▼

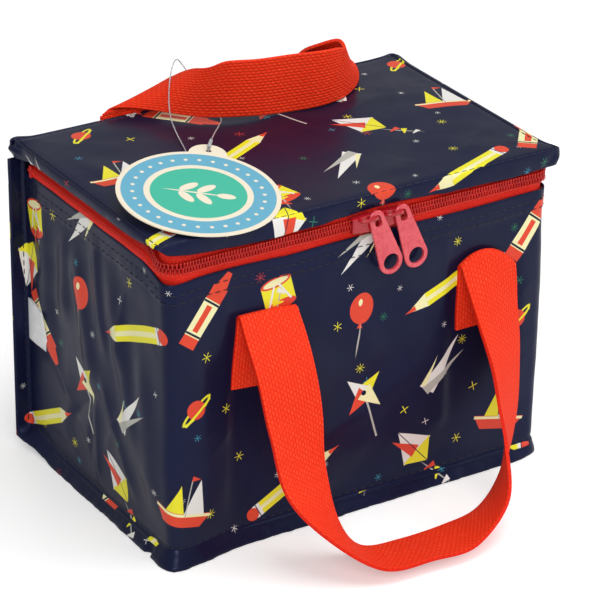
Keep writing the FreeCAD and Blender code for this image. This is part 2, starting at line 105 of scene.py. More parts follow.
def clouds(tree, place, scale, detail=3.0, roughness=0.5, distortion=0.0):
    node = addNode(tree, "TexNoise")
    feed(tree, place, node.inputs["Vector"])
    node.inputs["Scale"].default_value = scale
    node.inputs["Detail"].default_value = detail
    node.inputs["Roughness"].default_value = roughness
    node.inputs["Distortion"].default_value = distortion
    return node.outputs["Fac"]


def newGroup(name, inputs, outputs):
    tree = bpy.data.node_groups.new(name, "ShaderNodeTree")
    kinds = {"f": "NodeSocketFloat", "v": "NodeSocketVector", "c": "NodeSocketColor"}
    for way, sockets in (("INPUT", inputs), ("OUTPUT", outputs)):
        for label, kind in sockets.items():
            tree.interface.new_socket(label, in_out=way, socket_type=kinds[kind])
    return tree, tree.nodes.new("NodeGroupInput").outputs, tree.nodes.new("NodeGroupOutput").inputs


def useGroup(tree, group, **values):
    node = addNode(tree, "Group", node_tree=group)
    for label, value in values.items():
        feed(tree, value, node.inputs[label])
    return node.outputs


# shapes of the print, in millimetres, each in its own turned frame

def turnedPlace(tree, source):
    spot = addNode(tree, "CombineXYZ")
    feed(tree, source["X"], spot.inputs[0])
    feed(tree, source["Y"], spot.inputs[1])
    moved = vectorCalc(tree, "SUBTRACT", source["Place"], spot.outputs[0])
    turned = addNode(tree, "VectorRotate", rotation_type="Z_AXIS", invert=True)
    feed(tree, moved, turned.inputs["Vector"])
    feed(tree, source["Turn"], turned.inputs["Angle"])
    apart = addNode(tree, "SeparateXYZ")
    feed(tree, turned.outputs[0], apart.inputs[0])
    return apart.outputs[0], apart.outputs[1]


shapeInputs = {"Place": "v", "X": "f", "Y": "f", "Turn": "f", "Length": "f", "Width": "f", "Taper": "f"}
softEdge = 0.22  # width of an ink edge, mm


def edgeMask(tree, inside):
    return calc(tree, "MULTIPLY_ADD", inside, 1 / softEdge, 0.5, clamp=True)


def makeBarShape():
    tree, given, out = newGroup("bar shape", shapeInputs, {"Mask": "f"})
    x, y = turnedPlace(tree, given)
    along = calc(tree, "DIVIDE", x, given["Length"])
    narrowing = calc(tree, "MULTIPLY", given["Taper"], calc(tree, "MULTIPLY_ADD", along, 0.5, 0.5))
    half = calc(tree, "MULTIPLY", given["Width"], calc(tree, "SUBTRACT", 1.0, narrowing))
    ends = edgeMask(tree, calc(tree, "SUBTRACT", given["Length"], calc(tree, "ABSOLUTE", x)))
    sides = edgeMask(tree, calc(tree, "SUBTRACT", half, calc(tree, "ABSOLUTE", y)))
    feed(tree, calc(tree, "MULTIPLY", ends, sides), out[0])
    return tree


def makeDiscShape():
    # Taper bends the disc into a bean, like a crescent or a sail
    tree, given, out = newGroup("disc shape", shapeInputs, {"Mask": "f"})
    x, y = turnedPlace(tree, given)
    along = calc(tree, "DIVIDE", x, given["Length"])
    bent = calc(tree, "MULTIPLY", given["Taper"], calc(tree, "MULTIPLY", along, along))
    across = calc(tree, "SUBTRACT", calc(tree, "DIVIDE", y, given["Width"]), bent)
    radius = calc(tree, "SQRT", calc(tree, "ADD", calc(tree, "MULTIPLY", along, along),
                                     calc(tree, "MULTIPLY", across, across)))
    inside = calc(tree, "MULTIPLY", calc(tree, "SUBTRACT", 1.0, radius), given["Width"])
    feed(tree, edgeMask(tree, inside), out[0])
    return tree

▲

### [Instruction]
Output all of the material exactly as written.

### [Solution to this problem]
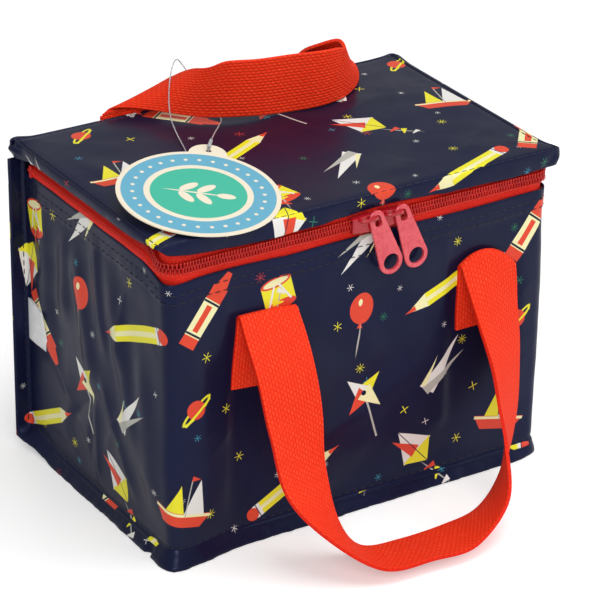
Keep writing the FreeCAD and Blender code for this image. This is part 2, starting at line 105 of scene.py. More parts follow.
def clouds(tree, place, scale, detail=3.0, roughness=0.5, distortion=0.0):
    node = addNode(tree, "TexNoise")
    feed(tree, place, node.inputs["Vector"])
    node.inputs["Scale"].default_value = scale
    node.inputs["Detail"].default_value = detail
    node.inputs["Roughness"].default_value = roughness
    node.inputs["Distortion"].default_value = distortion
    return node.outputs["Fac"]


def newGroup(name, inputs, outputs):
    tree = bpy.data.node_groups.new(name, "ShaderNodeTree")
    kinds = {"f": "NodeSocketFloat", "v": "NodeSocketVector", "c": "NodeSocketColor"}
    for way, sockets in (("INPUT", inputs), ("OUTPUT", outputs)):
        for label, kind in sockets.items():
            tree.interface.new_socket(label, in_out=way, socket_type=kinds[kind])
    return tree, tree.nodes.new("NodeGroupInput").outputs, tree.nodes.new("NodeGroupOutput").inputs


def useGroup(tree, group, **values):
    node = addNode(tree, "Group", node_tree=group)
    for label, value in values.items():
        feed(tree, value, node.inputs[label])
    return node.outputs


# shapes of the print, in millimetres, each in its own turned frame

def turnedPlace(tree, source):
    spot = addNode(tree, "CombineXYZ")
    feed(tree, source["X"], spot.inputs[0])
    feed(tree, source["Y"], spot.inputs[1])
    moved = vectorCalc(tree, "SUBTRACT", source["Place"], spot.outputs[0])
    turned = addNode(tree, "VectorRotate", rotation_type="Z_AXIS", invert=True)
    feed(tree, moved, turned.inputs["Vector"])
    feed(tree, source["Turn"], turned.inputs["Angle"])
    apart = addNode(tree, "SeparateXYZ")
    feed(tree, turned.outputs[0], apart.inputs[0])
    return apart.outputs[0], apart.outputs[1]


shapeInputs = {"Place": "v", "X": "f", "Y": "f", "Turn": "f", "Length": "f", "Width": "f", "Taper": "f"}
softEdge = 0.22  # width of an ink edge, mm


def edgeMask(tree, inside):
    return calc(tree, "MULTIPLY_ADD", inside, 1 / softEdge, 0.5, clamp=True)


def makeBarShape():
    tree, given, out = newGroup("bar shape", shapeInputs, {"Mask": "f"})
    x, y = turnedPlace(tree, given)
    along = calc(tree, "DIVIDE", x, given["Length"])
    narrowing = calc(tree, "MULTIPLY", given["Taper"], calc(tree, "MULTIPLY_ADD", along, 0.5, 0.5))
    half = calc(tree, "MULTIPLY", given["Width"], calc(tree, "SUBTRACT", 1.0, narrowing))
    ends = edgeMask(tree, calc(tree, "SUBTRACT", given["Length"], calc(tree, "ABSOLUTE", x)))
    sides = edgeMask(tree, calc(tree, "SUBTRACT", half, calc(tree, "ABSOLUTE", y)))
    feed(tree, calc(tree, "MULTIPLY", ends, sides), out[0])
    return tree


def makeDiscShape():
    # Taper bends the disc into a bean, like a crescent or a sail
    tree, given, out = newGroup("disc shape", shapeInputs, {"Mask": "f"})
    x, y = turnedPlace(tree, given)
    along = calc(tree, "DIVIDE", x, given["Length"])
    bent = calc(tree, "MULTIPLY", given["Taper"], calc(tree, "MULTIPLY", along, along))
    across = calc(tree, "SUBTRACT", calc(tree, "DIVIDE", y, given["Width"]), bent)
    radius = calc(tree, "SQRT", calc(tree, "ADD", calc(tree, "MULTIPLY", along, along),
                                     calc(tree, "MULTIPLY", across, across)))
    inside = calc(tree, "MULTIPLY", calc(tree, "SUBTRACT", 1.0, radius), given["Width"])
    feed(tree, edgeMask(tree, inside), out[0])
    return tree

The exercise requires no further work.